Lines from the one containing "obj.parent = empty" through the end of the data are to be returned exactly, and no others.
+++ DATASET EXTRACT
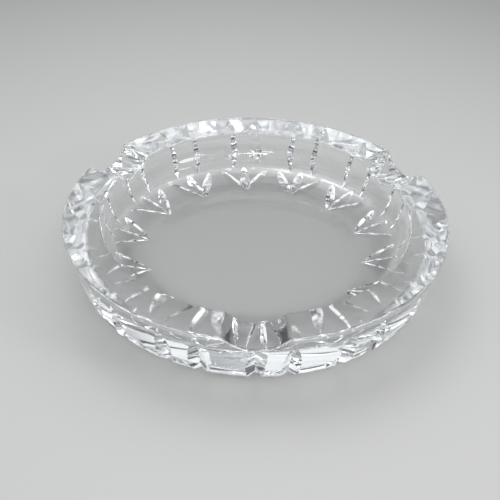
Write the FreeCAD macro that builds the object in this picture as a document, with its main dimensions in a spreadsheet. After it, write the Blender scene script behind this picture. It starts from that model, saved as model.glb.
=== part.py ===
import FreeCAD, Part
import Sketcher
import os

# A round pressed-crystal dish with three rests: one solid of clear glass.
# Units are millimetres and degrees. The origin is the middle of the base, +Z is up,
# and the first rest points to -Y.

DOC = FreeCAD.newDocument("crystal_dish")

# Driving dimensions: alias, value, meaning.
DIMENSIONS = [
    # the turned blank
    ("rim_diameter", 160.0, "outside diameter at the top"),
    ("dish_height", 30.0, "base to the outer edge of the rim"),
    ("rim_width", 16.0, "land between the outer edge and the bowl"),
    ("rim_fall", 1.4, "how far the land drops towards the bowl"),
    ("wall_taper", 13.5, "lean of the outer wall from upright"),
    ("base_diameter", 94.0, "flat circle that the dish stands on"),
    ("underside_slope", 8.7, "rise of the underside from the base outwards"),
    ("floor_thickness", 12.0, "glass under the bowl"),
    ("bowl_taper", 8.0, "lean of the bowl wall from upright"),
    ("shoulder_fillet", 8.0, "round between wall and underside"),
    ("bowl_fillet", 16.0, "round between bowl wall and floor"),
    ("outer_lip_fillet", 0.8, "outer edge of the rim"),
    ("inner_lip_fillet", 1.6, "inner edge of the rim"),
    ("seam_turn", 5.0, "turn of the outline, so that the blank's seam misses every cut"),
    # the rests across the rim
    ("rest_count", 3, "rests round the rim"),
    ("rest_radius", 14.4, "radius of each U-shaped rest"),
    ("rest_depth", 6.0, "depth of a rest at the outer edge"),
    # the cutting pattern
    ("unit_count", 14, "repeats of the pattern round the dish"),
    ("mitre_angle", 106.0, "included angle of every V cut"),
    ("pair_half_angle", 4.95, "turn from a unit's middle to each of its two leaves"),
    ("leaf_wheel_radius", 100.0, "radius of the wheel that cuts the leaves"),
    ("leaf_middle_radius", 73.85, "middle of a leaf's two points, from the axis"),
    ("leaf_middle_height", 14.3, "the same middle, above the base"),
    ("leaf_lean", 24.8, "lean from upright of the line joining those points"),
    ("leaf_bite", 1.3, "how far the wheel runs in behind that line"),
    ("ray_length", 21.5, "length of each ray of a fan"),
    ("ray_depth", 1.75, "depth of a ray at its middle"),
    ("ray_spread", 31.0, "turn between the middle ray and each side ray"),
]


def make_sheet():
    """The spreadsheet that drives every size."""
    sheet = DOC.addObject("Spreadsheet::Sheet", "dims")
    for row, (alias, value, meaning) in enumerate(DIMENSIONS, start=1):
        sheet.set("A%d" % row, alias)
        sheet.set("B%d" % row, str(value))
        sheet.set("C%d" % row, meaning)
        sheet.setAlias("B%d" % row, alias)
    DOC.recompute()


def origin_item(body, role):
    """The body's own origin plane or axis, by its role."""
    for item in body.Origin.OriginFeatures:
        if item.Role == role:
            return item
    raise ValueError("no origin item " + role)


def new_sketch(body, name, plane):
    """An empty sketch on one of the body's origin planes."""
    sketch = body.newObject("Sketcher::SketchObject", name)
    sketch.AttachmentSupport = [(origin_item(body, plane), "")]
    sketch.MapMode = "FlatFace"
    return sketch


def pin(sketch, line, kind, guess, expression):
    """Hold the start of a line at a distance from the origin; None holds it on the axis."""
    if expression is None:
        axis = -2 if kind == "DistanceX" else -1
        sketch.addConstraint(Sketcher.Constraint("PointOnObject", line, 1, axis))
        return
    number = sketch.addConstraint(Sketcher.Constraint(kind, -1, 1, line, 1, guess))
    sketch.setExpression("Constraints[%d]" % number, expression)


def closed_outline(sketch, corners):
    """A loop of straight lines. Each corner is a first guess, then expressions for X and Y."""
    guesses = [FreeCAD.Vector(guess[0], guess[1], 0) for guess, _, _ in corners]
    count = len(corners)
    for index in range(count):
        sketch.addGeometry(Part.LineSegment(guesses[index], guesses[(index + 1) % count]), False)
    for index in range(count):
        joint = Sketcher.Constraint("Coincident", index, 2, (index + 1) % count, 1)
        sketch.addConstraint(joint)
    for index, (guess, across, up) in enumerate(corners):
        pin(sketch, index, "DistanceX", guess[0], across)
        pin(sketch, index, "DistanceY", guess[1], up)


def round_circles(body, before, name, radius_alias, wanted):
    """Round the full-circle edges of a turned shape that pass the test `wanted(r, z)`."""
    names = []
    for number, edge in enumerate(before.Shape.Edges, start=1):
        curve = edge.Curve
        if isinstance(curve, Part.Circle) and wanted(curve.Radius, curve.Center.z):
            names.append("Edge%d" % number)
    fillet = body.newObject("PartDesign::Fillet", name)
    fillet.Base = (before, names)
    fillet.setExpression("Radius", "dims." + radius_alias)
    DOC.recompute()
    return fillet


def polar(body, name, features, count_alias):
    """Repeat cuts evenly round the dish's axis."""
    pattern = body.newObject("PartDesign::PolarPattern", name)
    pattern.Originals = features
    pattern.Axis = (origin_item(body, "Z_Axis"), [""])
    pattern.Angle = 360.0
    pattern.setExpression("Occurrences", "dims." + count_alias)
    body.Tip = pattern
    DOC.recompute()


def turned_blank(body):
    """The dish before any cutting: one outline turned round the axis, then its edges rounded."""
    outline = new_sketch(body, "outline", "XZ_Plane")
    sketch_up = FreeCAD.Vector(0, 1, 0)
    outline.AttachmentOffset = FreeCAD.Placement(FreeCAD.Vector(), FreeCAD.Rotation(sketch_up, 1))
    outline.setExpression("AttachmentOffset.Rotation.Angle", "dims.seam_turn * 1 deg")
    lip = "dims.rim_diameter / 2"
    foot = "dims.base_diameter / 2"
    lean = "tan(dims.wall_taper * 1 deg)"
    rise = "tan(dims.underside_slope * 1 deg)"
    # the corner where the leaning wall meets the rising underside
    shoulder = ("(%s - (dims.dish_height + %s * %s) * %s) / (1 - %s * %s)"
                % (lip, foot, rise, lean, rise, lean))
    shoulder_height = "(%s - %s) * %s" % (shoulder, foot, rise)
    land = "%s - dims.rim_width" % lip
    land_height = "dims.dish_height - dims.rim_fall"
    floor_edge = ("%s - (%s - dims.floor_thickness) * tan(dims.bowl_taper * 1 deg)"
                  % (land, land_height))
    closed_outline(outline, [
        ((0, 0), None, None),
        ((47, 0), foot, None),
        ((74, 4), shoulder, shoulder_height),
        ((80, 30), lip, "dims.dish_height"),
        ((64, 28), land, land_height),
        ((56, 12), floor_edge, "dims.floor_thickness"),
        ((0, 12), None, "dims.floor_thickness"),
    ])
    blank = body.newObject("PartDesign::Revolution", "blank")
    blank.Profile = outline
    blank.ReferenceAxis = (outline, ["V_Axis"])
    blank.Angle = 360.0
    DOC.recompute()

    sizes = DOC.dims
    top = sizes.dish_height
    floor = sizes.floor_thickness
    rounds = [
        ("shoulder_round", "shoulder_fillet",
         lambda r, z: 0.1 < z < floor - 0.1 and r > sizes.base_diameter / 2),
        ("bowl_round", "bowl_fillet", lambda r, z: abs(z - floor) < 0.01),
        ("outer_lip_round", "outer_lip_fillet", lambda r, z: abs(z - top) < 0.01),
        ("inner_lip_round", "inner_lip_fillet", lambda r, z: abs(z - top + sizes.rim_fall) < 0.01),
    ]
    last = blank
    for name, alias, wanted in rounds:
        last = round_circles(body, last, name, alias, wanted)
    body.Tip = last


def rests(body):
    """U-shaped rests running straight out across the rim, the first one towards -Y."""
    section = new_sketch(body, "rest_section", "XZ_Plane")
    circle = Part.Circle(FreeCAD.Vector(0, 38, 0), FreeCAD.Vector(0, 0, 1), 14)
    section.addGeometry(circle, False)
    section.addConstraint(Sketcher.Constraint("PointOnObject", 0, 3, -2))
    size = section.addConstraint(Sketcher.Constraint("Radius", 0, 14))
    section.setExpression("Constraints[%d]" % size, "dims.rest_radius")
    lift = section.addConstraint(Sketcher.Constraint("DistanceY", -1, 1, 0, 3, 38))
    section.setExpression("Constraints[%d]" % lift,
                          "dims.dish_height - dims.rest_depth + dims.rest_radius")
    rest = body.newObject("PartDesign::Pocket", "rest")
    rest.Profile = section
    rest.Type = "ThroughAll"
    rest.Reversed = True
    body.Tip = rest
    DOC.recompute()
    polar(body, "rests_round_rim", [rest], "rest_count")


def wheel_cut(body, name, centre, turn, radius, depth):
    """One V cut, as a grinding wheel leaves it.

    `centre` holds the expressions for the middle of the wheel, `turn` is the azimuth of the
    upright plane that the wheel spins in, and `depth` is more than the cut's own depth.
    """
    profile = new_sketch(body, name + "_profile", "XY_Plane")
    for axis, place in zip("xyz", centre):
        profile.setExpression("AttachmentOffset.Base." + axis, place)
    profile.setExpression("AttachmentOffset.Rotation.Angle", turn)
    half_width = "%s * tan(dims.mitre_angle * 0.5 deg)" % depth
    closed_outline(profile, [
        ((-60, 0), "-(%s)" % radius, None),
        ((-54, -6), "%s - (%s)" % (depth, radius), "-(%s)" % half_width),
        ((-54, 6), "%s - (%s)" % (depth, radius), half_width),
    ])
    cut = body.newObject("PartDesign::Groove", name)
    cut.Profile = profile
    cut.ReferenceAxis = (profile, ["V_Axis"])
    cut.Angle = 360.0
    cut.Refine = False
    body.Tip = cut
    DOC.recompute()
    return cut


def leaf_cut(body, name, side):
    """One tall leaf on the outer wall, on one side of its unit's middle."""
    turn = "(270 + dims.pair_half_angle * %d) * 1 deg" % (1 + side)
    reach = ("(dims.leaf_middle_radius + (dims.leaf_wheel_radius - dims.leaf_bite)"
             " * cos(dims.leaf_lean * 1 deg))")
    height = ("dims.leaf_middle_height - (dims.leaf_wheel_radius - dims.leaf_bite)"
              " * sin(dims.leaf_lean * 1 deg)")
    centre = (reach + " * cos(" + turn + ")", reach + " * sin(" + turn + ")", height)
    return wheel_cut(body, name, centre, turn, "dims.leaf_wheel_radius", "8")


def ray_cut(body, name, side):
    """One ray of the fan under a unit: it starts at the edge of the base and runs outwards."""
    unit_turn = "(270 + dims.pair_half_angle) * 1 deg"
    turn = "(270 + dims.pair_half_angle + dims.ray_spread * %d) * 1 deg" % side
    tilt = "(dims.underside_slope * cos(dims.ray_spread * %d deg) * 1 deg)" % side
    radius = "(dims.ray_length ^ 2 / 4 + dims.ray_depth ^ 2) / (2 * dims.ray_depth)"
    arm = "(%s - dims.ray_depth)" % radius
    along = "(dims.ray_length / 2 + %s * sin(%s))" % (arm, tilt)
    foot = "dims.base_diameter / 2"
    centre = ("%s * cos(%s) + %s * cos(%s)" % (foot, unit_turn, along, turn),
              "%s * sin(%s) + %s * sin(%s)" % (foot, unit_turn, along, turn),
              "dims.ray_length / 2 * tan(%s) - %s * cos(%s)" % (tilt, arm, tilt))
    return wheel_cut(body, name, centre, turn, radius, "5")


def leaves(body):
    """The pair of leaves on the wall above each unit's middle."""
    pair = [leaf_cut(body, "leaf_left", -1), leaf_cut(body, "leaf_right", 1)]
    polar(body, "leaves_round_wall", pair, "unit_count")


def fans(body):
    """Three rays under each pair of leaves, each ray repeated round the underside."""
    for name, side in (("ray_left", -1), ("ray_middle", 0), ("ray_right", 1)):
        ray = ray_cut(body, name, side)
        polar(body, name + "s_round_base", [ray], "unit_count")


def check(document):
    """Stop if any object failed, or if a shape is empty or broken."""
    for item in document.Objects:
        if "Invalid" in item.State or "Error" in item.State:
            raise RuntimeError(item.Name + " is " + str(item.State))
        shape = getattr(item, "Shape", None)
        if item.isDerivedFrom("PartDesign::Feature") and (shape.isNull() or not shape.isValid()):
            raise RuntimeError(item.Name + " has a bad shape")


def main():
    make_sheet()
    body = DOC.addObject("PartDesign::Body", "dish")
    body.Label = "dish"
    body.Placement = FreeCAD.Placement()
    volumes = []
    for step in (turned_blank, leaves, rests, fans):
        step(body)
        volumes.append(body.Shape.Volume)
    DOC.recompute()
    check(DOC)
    if volumes != sorted(volumes, reverse=True) or len(set(volumes)) != len(volumes):
        raise RuntimeError("a cut took nothing away: " + str(volumes))
    os.makedirs("parts", exist_ok=True)
    body.Shape.exportStep("parts/dish.step")
    box = body.Shape.BoundBox
    print("volumes", [round(v) for v in volumes], "solids", len(body.Shape.Solids))
    print("size", round(box.XLength, 2), round(box.YLength, 2), round(box.ZLength, 2))


main()
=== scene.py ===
"""A round crystal ashtray on a pale floor in soft studio light.

The glass is one closed surface: the dish's outline turned round its axis and sunk by the V cuts
of the pattern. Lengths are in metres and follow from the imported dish's own box. Angles are in
radians, and heights are measured up from the base.
"""
import math

import bpy
import numpy as np
from mathutils import Matrix, Vector


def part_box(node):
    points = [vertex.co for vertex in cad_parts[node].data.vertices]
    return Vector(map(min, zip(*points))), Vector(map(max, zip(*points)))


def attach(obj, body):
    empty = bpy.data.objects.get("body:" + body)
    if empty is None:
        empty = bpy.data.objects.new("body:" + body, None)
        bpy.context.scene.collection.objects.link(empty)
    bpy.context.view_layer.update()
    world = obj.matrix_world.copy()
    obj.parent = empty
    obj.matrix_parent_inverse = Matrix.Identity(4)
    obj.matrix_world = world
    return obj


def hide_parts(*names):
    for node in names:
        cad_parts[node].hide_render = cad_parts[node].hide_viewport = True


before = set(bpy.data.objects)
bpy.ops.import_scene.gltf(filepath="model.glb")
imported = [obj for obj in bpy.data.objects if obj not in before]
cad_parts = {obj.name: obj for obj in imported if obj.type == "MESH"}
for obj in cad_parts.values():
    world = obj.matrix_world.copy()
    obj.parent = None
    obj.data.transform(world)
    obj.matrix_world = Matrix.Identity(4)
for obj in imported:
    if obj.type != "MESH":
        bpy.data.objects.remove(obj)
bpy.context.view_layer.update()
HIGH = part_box("dish")[1]

# The turned shape, in parts of the rim's radius.
RADIUS = HIGH[0]
HEIGHT = HIGH[2]
LAND_WIDTH = 0.200 * RADIUS
LAND_FALL = 0.017 * RADIUS
BASE_RADIUS = 0.588 * RADIUS
UNDERSIDE_SLOPE = math.radians(8.7)
WALL_TAPER = math.radians(12.8)
SHOULDER_ROUND = 0.10 * RADIUS
FLOOR_THICKNESS = 0.150 * RADIUS
BOWL_FLAT_RADIUS = 0.560 * RADIUS
OUTER_LIP = 0.010 * RADIUS
INNER_LIP = 0.022 * RADIUS
LIP_OVERSHOOT = 0.1 * OUTER_LIP

# The rests across the rim.
REST_COUNT = 3
FIRST_REST = math.radians(270.0)
REST_RADIUS = 0.180 * RADIUS
REST_DEPTH = 0.075 * RADIUS
REST_EDGE = 0.020 * RADIUS
REST_REACH = 0.045 * RADIUS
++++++
§ REPLY TO THE TASK:
    obj.parent = empty
    obj.matrix_parent_inverse = Matrix.Identity(4)
    obj.matrix_world = world
    return obj


def hide_parts(*names):
    for node in names:
        cad_parts[node].hide_render = cad_parts[node].hide_viewport = True


before = set(bpy.data.objects)
bpy.ops.import_scene.gltf(filepath="model.glb")
imported = [obj for obj in bpy.data.objects if obj not in before]
cad_parts = {obj.name: obj for obj in imported if obj.type == "MESH"}
for obj in cad_parts.values():
    world = obj.matrix_world.copy()
    obj.parent = None
    obj.data.transform(world)
    obj.matrix_world = Matrix.Identity(4)
for obj in imported:
    if obj.type != "MESH":
        bpy.data.objects.remove(obj)
bpy.context.view_layer.update()
HIGH = part_box("dish")[1]

# The turned shape, in parts of the rim's radius.
RADIUS = HIGH[0]
HEIGHT = HIGH[2]
LAND_WIDTH = 0.200 * RADIUS
LAND_FALL = 0.017 * RADIUS
BASE_RADIUS = 0.588 * RADIUS
UNDERSIDE_SLOPE = math.radians(8.7)
WALL_TAPER = math.radians(12.8)
SHOULDER_ROUND = 0.10 * RADIUS
FLOOR_THICKNESS = 0.150 * RADIUS
BOWL_FLAT_RADIUS = 0.560 * RADIUS
OUTER_LIP = 0.010 * RADIUS
INNER_LIP = 0.022 * RADIUS
LIP_OVERSHOOT = 0.1 * OUTER_LIP

# The rests across the rim.
REST_COUNT = 3
FIRST_REST = math.radians(270.0)
REST_RADIUS = 0.180 * RADIUS
REST_DEPTH = 0.075 * RADIUS
REST_EDGE = 0.020 * RADIUS
REST_REACH = 0.045 * RADIUS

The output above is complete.